The increasing availability of cameras beyond HD resolution, the comparative excellence of even low-cost cameras, and the fact that 3D is at the very least accelerating less quickly than before, make me wonder if it isn’t possible for technology to plateau. It’s impractical to chase resolution indefinitely in order to sell more TVs and cameras; the NHK Hi-Vision demo made it clear that more than 4K is barely useful at the point of exhibition. So, NAB this year makes me look for things, which might take advantage of the technology in a less easily anticipated way.
One such thing brings us back to Fraunhofer and their exhibit of a high-dynamic-range camera. This involves applying a random pattern of ND filtration to 50 percent of the photosites on a sensor, then interpolating the missing pixels from each of the high and low exposure parts of each frame to create an overexposed and underexposed image. These can then be combined to produce a true HDR frame, with the random patterning ensuring that resolution loss and visible artifacts are kept to a minimum, with losses lower than 50 percent. The current test bed operates only in monochrome and at one frame per second, but this is exactly why we should be pushing for 4K imagers, so we can maintain output resolution while using this sort of technique, not because a 4K image is, in itself, that useful.

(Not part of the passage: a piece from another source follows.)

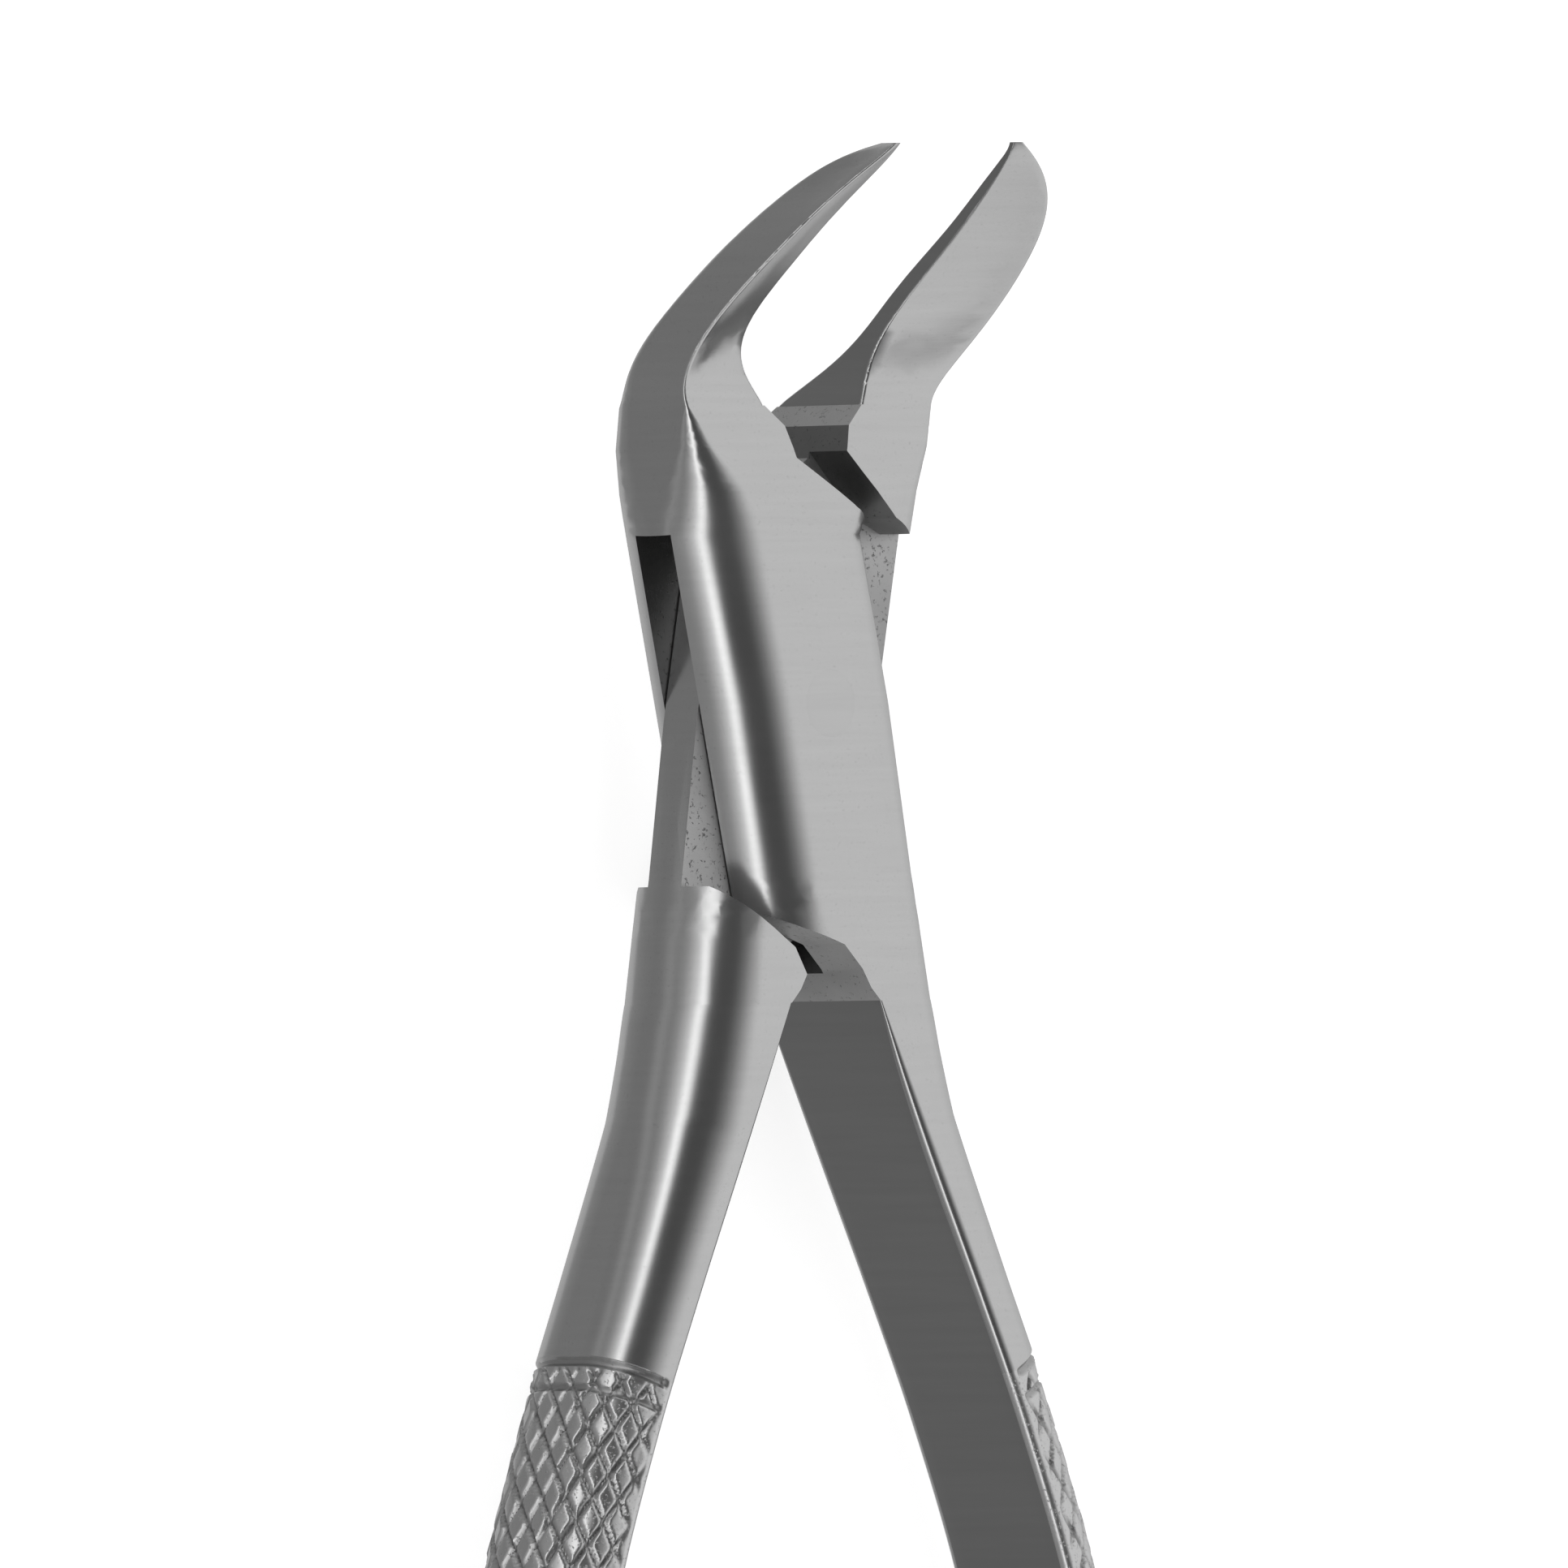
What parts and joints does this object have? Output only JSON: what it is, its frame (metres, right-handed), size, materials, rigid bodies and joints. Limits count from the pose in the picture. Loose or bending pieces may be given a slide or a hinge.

So, much as hyperbolic commentators have described NAB 2013 as “the death of 3D,” I’d like to think of it as the death of the obvious, the death of the now increasingly pointless numbers race in which camera and distribution equipment manufacturers have recently indulged. We’re hitting the point at which it isn’t useful anymore, and I hope that unusual ideas like Fraunhofer’s will define the future debate.
But with Sony talking about $5,000 4K TVs, I’m not holding my breath.